When it hits these errors, you then experience the "cache not found" but "cache already exists" issue because the cache was created but the upload never completed. You can workaround this by changing the key, but from the looks of it you'll just hit these errors again.

My recommendation is to look at caching the subset of folders you need instead of /usr/local and /usr/share. The hosted runners come with a lot of preinstalled software so those folders can already be quite large and have different permissions.

This is also a scenario where self hosted runners is a good fit, as you can setup a VM with all of the software you need pre-installed.

Answer 20 · 2020-12-29T16:20:45.000Z

The cache is scoped to the running branch and the main branch.
So, the trick is run the ci also on main branch push. Once running on the main branch, the cache will be shared with the PR branch. So after some research, the fix was just set the build to run on pull request and the push to main branch:

on:
  push:
    branches: [ master ]
  pull_request:
    branches: [ master ]

Answer 21 · 2021-05-07T12:31:45.000Z

I have a similar issue. On my system it seems, that caches are bound to an OS. We have implemented the following pipeline using matrix build parallelization :

linux+java11   -\                        /->  linux+java11
linux+java8      ->  linux+java8  ->    linux+java8
win+java8      -/                        \->   win+java8
win+java11   -/                          \->  win+java11

the jobs on the right should all restore a cache created by the middle job.
Anyhow, what's interesting is, that the linux jobs on the right get a cache hit while the windows builds on the right cannot find the cache of the middle job. Is this by intention, even considered to be a different bug, or simply related to this issue?

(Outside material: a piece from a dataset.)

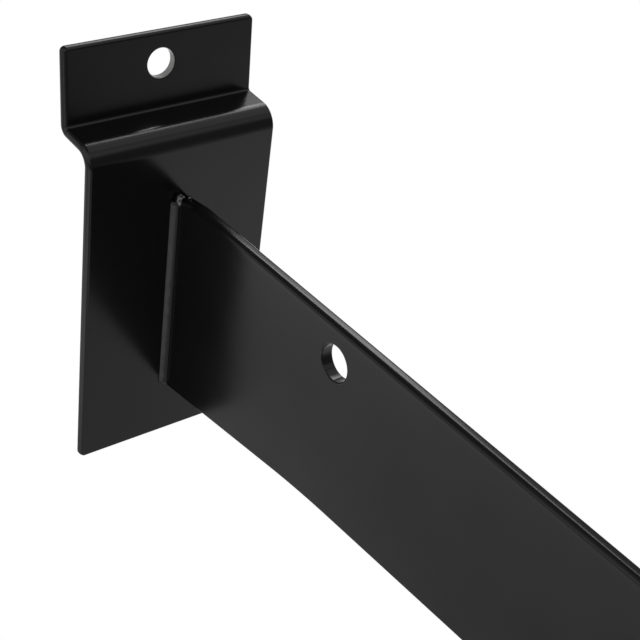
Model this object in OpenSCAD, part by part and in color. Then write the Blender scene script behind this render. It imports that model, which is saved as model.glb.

Answer 22 · 2022-05-07T08:36:14.000Z

This issue is stale because it has been open for 200 days with no activity. Leave a comment to avoid closing this issue in 5 days.

Answer 23 · 2022-05-09T09:18:54.000Z

I imagine this is still relevant..

Answer 24 · 2022-11-28T08:34:56.000Z

This issue is stale because it has been open for 200 days with no activity. Leave a comment to avoid closing this issue in 5 days.

Answer 25 · 2022-11-28T08:35:55.000Z

Not stale

…

On Mon, Nov 28, 2022, 2:05 PM github-actions[bot] ***@***.***> wrote: This issue is stale because it has been open for 200 days with no activity. Leave a comment to avoid closing this issue in 5 days. — Reply to this email directly, view it on GitHub <#144 (comment)>, or unsubscribe <https://github.com/notifications/unsubscribe-auth/AGGLREBH6QZW7BPR2RXTFETWKRVD5ANCNFSM4KETKXLQ> . You are receiving this because you were assigned.Message ID: ***@***.***>

Answer 26 · 2022-12-13T05:56:29.000Z

Anyone who has recently faced this can they share the workflow? Need to reproduce this to investigate. Logs of workflow run should also work

Answer 27 · 2022-12-13T05:58:22.000Z

I have a similar issue. On my system it seems, that caches are bound to an OS. We have implemented the following pipeline using matrix build parallelization :
linux+java11   -\                        /->  linux+java11
linux+java8      ->  linux+java8  ->    linux+java8
win+java8      -/                        \->   win+java8
win+java11   -/                          \->  win+java11
the jobs on the right should all restore a cache created by the middle job. Anyhow, what's interesting is, that the linux jobs on the right get a cache hit while the windows builds on the right cannot find the cache of the middle job. Is this by intention, even considered to be a different bug, or simply related to this issue?

@maybeec This feels different. You are pointing out that linux and macos caches are compatible and windows are not. Work is going in that area if you like to track: #984

Answer 28 · 2022-12-14T10:07:37.000Z

Anyone who has recently faced this can they share the workflow? Need to reproduce this to investigate. Logs of workflow run should also work

https://github.com/MODFLOW-USGS/modflow6/actions/runs/3624583228/jobs/6111766806#step:6:152

That run uses a fork of actions/cache offering finer-grained control but presumably encounters the same issue

Answer 29 · 2022-12-15T11:57:05.000Z

@w-bonelli Was the cache already present as I don't see a Cache not found warning? If it was already present then this message is correct.

Update: I also see that the workflow is using save only action. And this message is possible with save only action when cache exists with same key

Answer 30 · 2022-12-16T09:02:27.000Z

Closing this as this issue seems resolved with newer versions. I am not able to reproduce this.

Answer 31 · 2022-12-16T10:57:49.000Z

Is it no longer possible for the cache to get stuck in a reserved state after a failed upload?

Would you mind helping me better understand what's going on when there is a Cache not found but then the cache can't save?